-- start Records for processing --

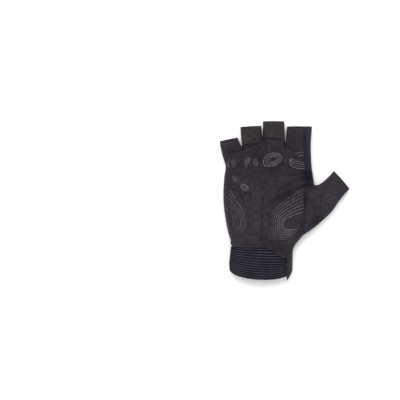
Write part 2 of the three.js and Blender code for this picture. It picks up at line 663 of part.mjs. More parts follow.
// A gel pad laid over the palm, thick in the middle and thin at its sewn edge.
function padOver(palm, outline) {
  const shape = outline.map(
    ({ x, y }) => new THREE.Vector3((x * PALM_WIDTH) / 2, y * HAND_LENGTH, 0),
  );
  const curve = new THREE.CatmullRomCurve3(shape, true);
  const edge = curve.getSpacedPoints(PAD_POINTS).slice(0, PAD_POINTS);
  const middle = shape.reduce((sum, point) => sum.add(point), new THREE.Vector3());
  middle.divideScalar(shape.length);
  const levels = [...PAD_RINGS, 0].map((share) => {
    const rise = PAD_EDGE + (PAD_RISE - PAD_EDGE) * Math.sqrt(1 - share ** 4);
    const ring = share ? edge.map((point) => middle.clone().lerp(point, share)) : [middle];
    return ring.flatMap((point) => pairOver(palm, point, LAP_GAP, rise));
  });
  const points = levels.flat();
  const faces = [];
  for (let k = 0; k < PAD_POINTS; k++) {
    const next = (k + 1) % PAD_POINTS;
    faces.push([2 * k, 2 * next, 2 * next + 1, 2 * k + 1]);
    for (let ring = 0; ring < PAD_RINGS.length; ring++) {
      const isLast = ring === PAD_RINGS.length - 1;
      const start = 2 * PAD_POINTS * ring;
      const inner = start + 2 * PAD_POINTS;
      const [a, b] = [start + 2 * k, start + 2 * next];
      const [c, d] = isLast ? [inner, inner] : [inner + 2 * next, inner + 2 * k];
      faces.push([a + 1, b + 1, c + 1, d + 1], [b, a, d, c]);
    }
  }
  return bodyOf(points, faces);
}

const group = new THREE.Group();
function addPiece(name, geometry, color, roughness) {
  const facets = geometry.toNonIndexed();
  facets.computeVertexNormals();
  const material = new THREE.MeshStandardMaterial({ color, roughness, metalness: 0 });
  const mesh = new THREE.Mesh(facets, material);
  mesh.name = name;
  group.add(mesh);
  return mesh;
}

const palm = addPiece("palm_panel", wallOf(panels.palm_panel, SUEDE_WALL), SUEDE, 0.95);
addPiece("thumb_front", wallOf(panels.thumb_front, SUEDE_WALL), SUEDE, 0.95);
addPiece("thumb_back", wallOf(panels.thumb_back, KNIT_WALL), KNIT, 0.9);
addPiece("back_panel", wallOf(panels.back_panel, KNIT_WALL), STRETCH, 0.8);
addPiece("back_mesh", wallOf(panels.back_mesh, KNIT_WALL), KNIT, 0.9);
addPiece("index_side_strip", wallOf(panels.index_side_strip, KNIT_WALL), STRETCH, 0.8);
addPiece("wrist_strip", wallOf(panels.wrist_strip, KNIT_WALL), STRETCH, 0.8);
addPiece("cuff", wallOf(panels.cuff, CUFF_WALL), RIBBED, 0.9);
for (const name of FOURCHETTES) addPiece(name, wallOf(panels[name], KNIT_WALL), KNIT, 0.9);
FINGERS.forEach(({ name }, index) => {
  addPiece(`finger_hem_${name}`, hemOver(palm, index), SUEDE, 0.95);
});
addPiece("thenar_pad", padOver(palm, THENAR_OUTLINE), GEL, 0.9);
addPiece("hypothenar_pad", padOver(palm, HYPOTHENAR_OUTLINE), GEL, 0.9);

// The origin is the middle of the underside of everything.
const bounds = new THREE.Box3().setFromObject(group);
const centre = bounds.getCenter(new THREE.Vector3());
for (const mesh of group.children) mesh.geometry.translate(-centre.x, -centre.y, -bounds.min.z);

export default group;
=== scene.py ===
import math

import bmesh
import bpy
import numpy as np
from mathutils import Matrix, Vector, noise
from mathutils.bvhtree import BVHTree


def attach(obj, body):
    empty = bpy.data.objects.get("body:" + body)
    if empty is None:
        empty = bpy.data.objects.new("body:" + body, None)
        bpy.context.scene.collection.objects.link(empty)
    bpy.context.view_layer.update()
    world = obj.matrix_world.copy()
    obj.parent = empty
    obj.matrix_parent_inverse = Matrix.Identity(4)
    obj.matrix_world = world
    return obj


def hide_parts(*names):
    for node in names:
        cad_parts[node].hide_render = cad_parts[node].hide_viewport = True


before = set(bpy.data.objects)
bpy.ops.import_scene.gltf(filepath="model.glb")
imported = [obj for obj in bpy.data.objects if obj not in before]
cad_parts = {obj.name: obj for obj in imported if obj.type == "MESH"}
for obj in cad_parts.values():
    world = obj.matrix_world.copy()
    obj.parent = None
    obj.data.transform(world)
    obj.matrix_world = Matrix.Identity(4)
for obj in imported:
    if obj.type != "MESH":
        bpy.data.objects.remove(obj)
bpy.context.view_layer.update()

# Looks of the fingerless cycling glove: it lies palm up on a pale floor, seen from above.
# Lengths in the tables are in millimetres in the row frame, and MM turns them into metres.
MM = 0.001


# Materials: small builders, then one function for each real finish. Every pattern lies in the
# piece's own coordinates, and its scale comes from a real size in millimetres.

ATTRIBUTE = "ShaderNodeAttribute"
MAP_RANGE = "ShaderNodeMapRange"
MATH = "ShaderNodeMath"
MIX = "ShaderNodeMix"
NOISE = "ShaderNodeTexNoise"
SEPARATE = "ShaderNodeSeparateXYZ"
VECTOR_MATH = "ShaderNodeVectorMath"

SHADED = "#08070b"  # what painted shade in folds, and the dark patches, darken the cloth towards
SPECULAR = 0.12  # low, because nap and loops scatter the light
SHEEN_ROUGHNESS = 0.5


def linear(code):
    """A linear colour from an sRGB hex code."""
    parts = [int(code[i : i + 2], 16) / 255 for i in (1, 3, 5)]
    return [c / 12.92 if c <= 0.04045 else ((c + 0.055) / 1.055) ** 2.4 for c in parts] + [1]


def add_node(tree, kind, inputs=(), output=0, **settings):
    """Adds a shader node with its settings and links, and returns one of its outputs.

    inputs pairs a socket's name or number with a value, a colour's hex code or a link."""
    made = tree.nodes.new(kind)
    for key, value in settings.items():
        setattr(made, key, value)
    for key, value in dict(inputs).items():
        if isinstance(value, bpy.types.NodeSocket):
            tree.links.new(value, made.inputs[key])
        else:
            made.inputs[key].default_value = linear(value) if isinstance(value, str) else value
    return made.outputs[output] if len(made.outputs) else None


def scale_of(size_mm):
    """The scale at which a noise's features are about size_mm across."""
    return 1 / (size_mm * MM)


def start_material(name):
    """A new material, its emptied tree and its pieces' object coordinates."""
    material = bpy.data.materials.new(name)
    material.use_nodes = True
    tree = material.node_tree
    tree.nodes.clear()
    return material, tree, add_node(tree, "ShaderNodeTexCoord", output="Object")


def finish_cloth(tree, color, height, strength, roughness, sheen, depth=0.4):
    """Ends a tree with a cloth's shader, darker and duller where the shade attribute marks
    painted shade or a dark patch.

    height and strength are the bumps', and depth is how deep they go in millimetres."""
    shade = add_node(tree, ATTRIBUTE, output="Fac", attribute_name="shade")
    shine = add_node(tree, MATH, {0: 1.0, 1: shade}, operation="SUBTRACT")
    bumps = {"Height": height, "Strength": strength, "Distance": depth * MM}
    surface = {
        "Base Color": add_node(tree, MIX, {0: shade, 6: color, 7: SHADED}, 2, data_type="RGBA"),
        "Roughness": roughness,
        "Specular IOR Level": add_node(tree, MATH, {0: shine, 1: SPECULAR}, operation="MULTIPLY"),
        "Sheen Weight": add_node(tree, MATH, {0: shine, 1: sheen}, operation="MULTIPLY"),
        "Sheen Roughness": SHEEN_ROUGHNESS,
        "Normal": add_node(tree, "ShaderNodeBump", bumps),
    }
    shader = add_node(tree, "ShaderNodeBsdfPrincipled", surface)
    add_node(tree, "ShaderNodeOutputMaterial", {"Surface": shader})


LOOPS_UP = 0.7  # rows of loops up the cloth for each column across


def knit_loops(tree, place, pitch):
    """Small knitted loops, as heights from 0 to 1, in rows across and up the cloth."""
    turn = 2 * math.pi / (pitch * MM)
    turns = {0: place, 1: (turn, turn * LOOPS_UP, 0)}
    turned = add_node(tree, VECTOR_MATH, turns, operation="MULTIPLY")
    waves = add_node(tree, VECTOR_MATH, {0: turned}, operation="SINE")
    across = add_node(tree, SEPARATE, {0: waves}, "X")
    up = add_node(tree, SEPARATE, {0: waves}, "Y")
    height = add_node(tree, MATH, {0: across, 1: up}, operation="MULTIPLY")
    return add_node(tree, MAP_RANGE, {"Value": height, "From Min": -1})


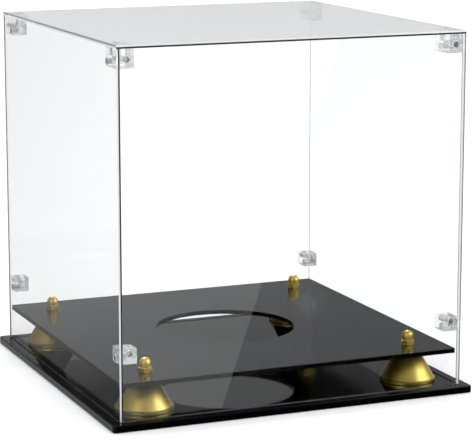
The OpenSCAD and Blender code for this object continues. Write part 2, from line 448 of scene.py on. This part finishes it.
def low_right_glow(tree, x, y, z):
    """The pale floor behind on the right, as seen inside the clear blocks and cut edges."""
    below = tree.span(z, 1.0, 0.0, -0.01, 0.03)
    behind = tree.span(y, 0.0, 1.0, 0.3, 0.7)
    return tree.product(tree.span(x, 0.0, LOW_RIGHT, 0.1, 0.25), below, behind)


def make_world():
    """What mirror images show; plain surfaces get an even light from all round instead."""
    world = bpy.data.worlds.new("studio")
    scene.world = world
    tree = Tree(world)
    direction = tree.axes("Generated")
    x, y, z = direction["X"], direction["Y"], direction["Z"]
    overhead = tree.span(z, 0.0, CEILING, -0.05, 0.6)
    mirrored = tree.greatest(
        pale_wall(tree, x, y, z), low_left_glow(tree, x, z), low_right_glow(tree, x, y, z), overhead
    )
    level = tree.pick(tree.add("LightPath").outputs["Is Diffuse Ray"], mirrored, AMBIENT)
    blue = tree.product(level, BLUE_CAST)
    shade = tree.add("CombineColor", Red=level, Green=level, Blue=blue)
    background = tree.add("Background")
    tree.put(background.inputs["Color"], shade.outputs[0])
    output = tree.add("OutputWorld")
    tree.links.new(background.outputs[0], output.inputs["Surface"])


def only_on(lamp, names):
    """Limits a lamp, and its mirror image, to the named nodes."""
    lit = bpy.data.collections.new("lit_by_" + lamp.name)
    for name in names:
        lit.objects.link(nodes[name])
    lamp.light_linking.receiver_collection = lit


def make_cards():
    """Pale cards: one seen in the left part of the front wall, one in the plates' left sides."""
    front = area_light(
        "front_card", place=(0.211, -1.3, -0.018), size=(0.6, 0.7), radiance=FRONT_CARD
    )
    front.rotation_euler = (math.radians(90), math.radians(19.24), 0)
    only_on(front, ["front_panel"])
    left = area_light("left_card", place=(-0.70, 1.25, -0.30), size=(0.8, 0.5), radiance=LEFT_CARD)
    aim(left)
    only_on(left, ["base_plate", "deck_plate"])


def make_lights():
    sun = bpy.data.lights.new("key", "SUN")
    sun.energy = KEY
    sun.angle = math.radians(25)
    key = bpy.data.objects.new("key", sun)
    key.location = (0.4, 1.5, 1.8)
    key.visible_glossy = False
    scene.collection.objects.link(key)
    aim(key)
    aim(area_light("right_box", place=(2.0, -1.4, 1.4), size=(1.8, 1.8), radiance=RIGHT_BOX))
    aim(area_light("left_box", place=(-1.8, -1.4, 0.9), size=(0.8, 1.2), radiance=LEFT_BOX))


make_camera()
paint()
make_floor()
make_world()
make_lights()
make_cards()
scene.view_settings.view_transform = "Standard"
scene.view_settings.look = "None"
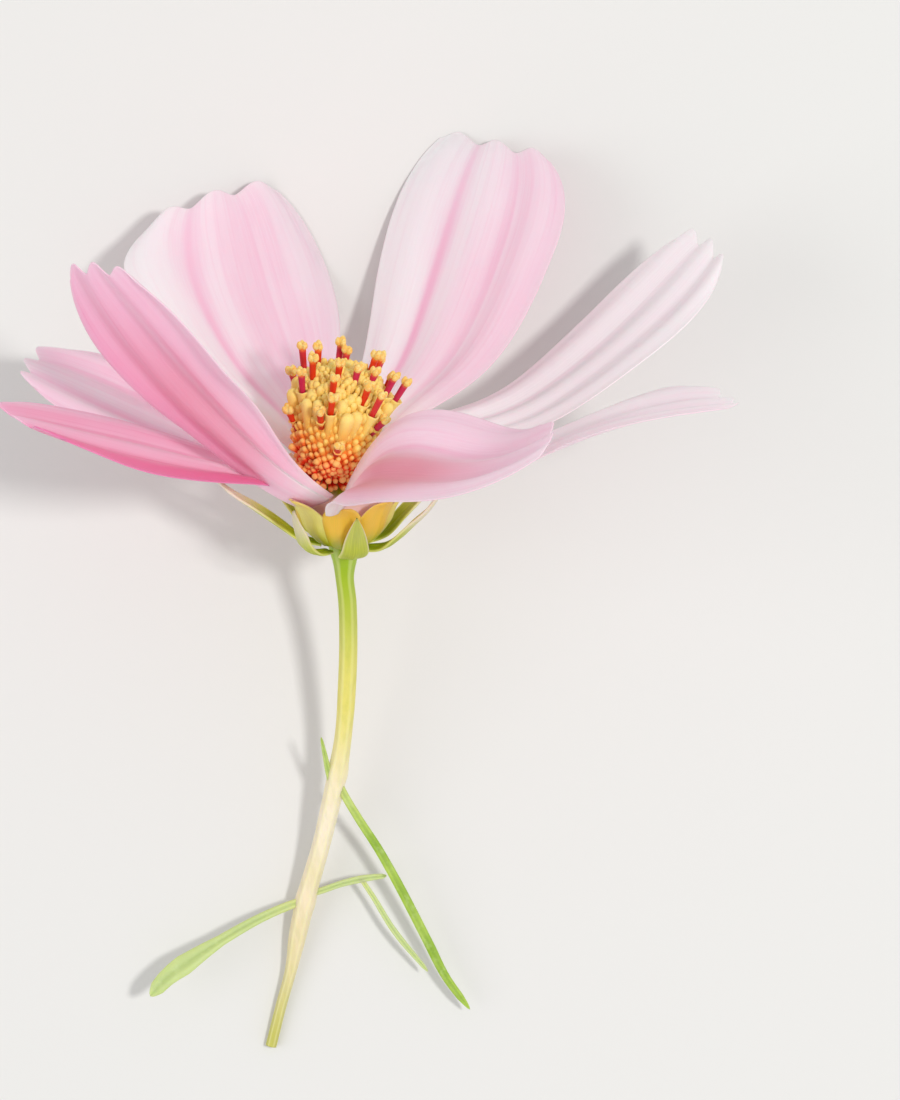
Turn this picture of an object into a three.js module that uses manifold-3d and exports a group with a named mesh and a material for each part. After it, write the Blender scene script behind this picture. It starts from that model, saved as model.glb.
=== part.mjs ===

-- end Records for processing --

Task directions:
Print exactly the lines above from the one with "underside of everything." to the one with "cad_parts[node].hide_render = cad_parts[node].hide_viewport", including both.

Output below:
// The origin is the middle of the underside of everything.
const bounds = new THREE.Box3().setFromObject(group);
const centre = bounds.getCenter(new THREE.Vector3());
for (const mesh of group.children) mesh.geometry.translate(-centre.x, -centre.y, -bounds.min.z);

export default group;
=== scene.py ===
import math

import bmesh
import bpy
import numpy as np
from mathutils import Matrix, Vector, noise
from mathutils.bvhtree import BVHTree


def attach(obj, body):
    empty = bpy.data.objects.get("body:" + body)
    if empty is None:
        empty = bpy.data.objects.new("body:" + body, None)
        bpy.context.scene.collection.objects.link(empty)
    bpy.context.view_layer.update()
    world = obj.matrix_world.copy()
    obj.parent = empty
    obj.matrix_parent_inverse = Matrix.Identity(4)
    obj.matrix_world = world
    return obj


def hide_parts(*names):
    for node in names:
        cad_parts[node].hide_render = cad_parts[node].hide_viewport = True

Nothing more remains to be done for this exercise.